Some recovery occurs during these colder water periods of La Nina conditions, but there hasn’t been a full recovery and now another El Niño is coming that will damage the system again. The whole system is being stressed more frequently and harder.
Kelp forests provide vital food and habitat for lots of marine species. Giant kelp grows fast but when it gets ripped out various understory algae species can move in that then make it even harder for the kelp forest to come back.
I’m very worried that with the ocean warming we are seeing and the increased likelihood of severe and frequent El Niños, that much of Southern California’s kelp canopy could disappear within my kids’ lifetime.
Jennifer Smith (Professor of Marine Biology): The impacts of El Niño depend on the specific event – its severity and duration – but an increase in ocean temperatures is ubiquitous, and that can make coral bleaching more likely. Corals are susceptible to changes in temperature and they will bleach if temperatures go above a certain threshold for too long.
The 2015-2016 El Niño is a clear example of how severe and how widespread the impact on coral reefs can be.

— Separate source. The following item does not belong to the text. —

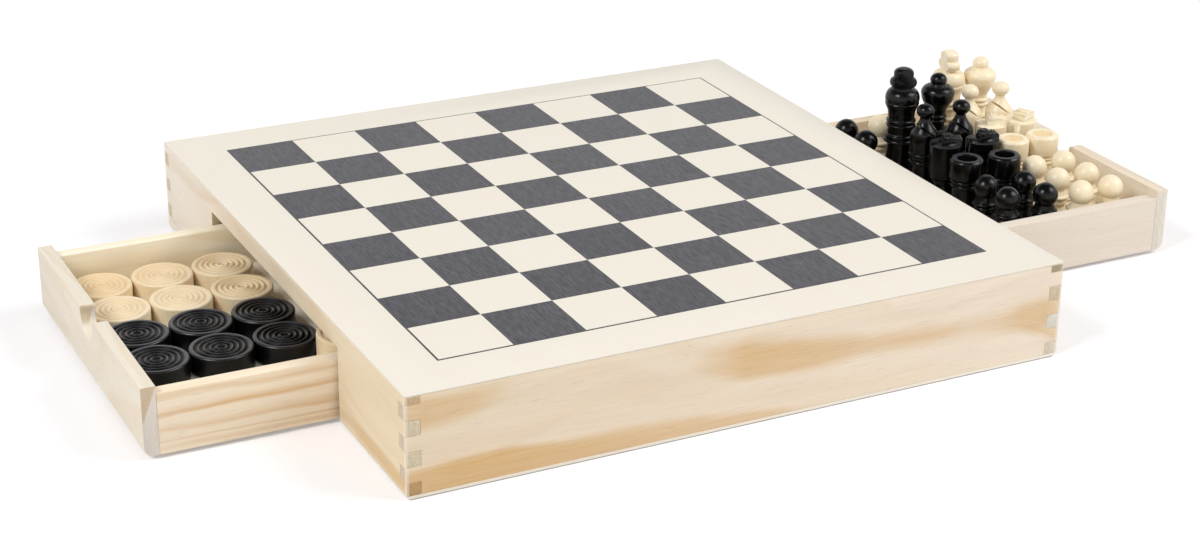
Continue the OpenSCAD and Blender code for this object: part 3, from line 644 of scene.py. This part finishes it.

During that event we saw massive bleaching in Hawaii, Australia’s Great Barrier Reef, the Caribbean, and places like Fiji in the South Pacific.
I was in the Hawaiian Islands in early August and there was no sign of bleaching, but the predictions suggest warming will continue or accelerate into winter. My lab is keeping a close eye on it and we are definitely worried about potential impacts.
We are hoping these ecosystems are adapting over time and can maybe show more resilience in the future because these heat waves are such a strong selective pressure for heat tolerant individuals. But we don’t know. My lab is actively researching this – looking for corals with more thermal tolerance and hopefully one day using that information to help reefs survive.
Is climate change altering the frequency or intensity of El Niño events?
Shang-Ping Xie: The short answer is we don’t know. It’s the subject of an ongoing and intense debate. Right now the models are telling us different things. This means our physical understanding isn’t yet precise enough to pin down how El Niño changes in a warmer climate. Really, it tells us we need more research into El Niño.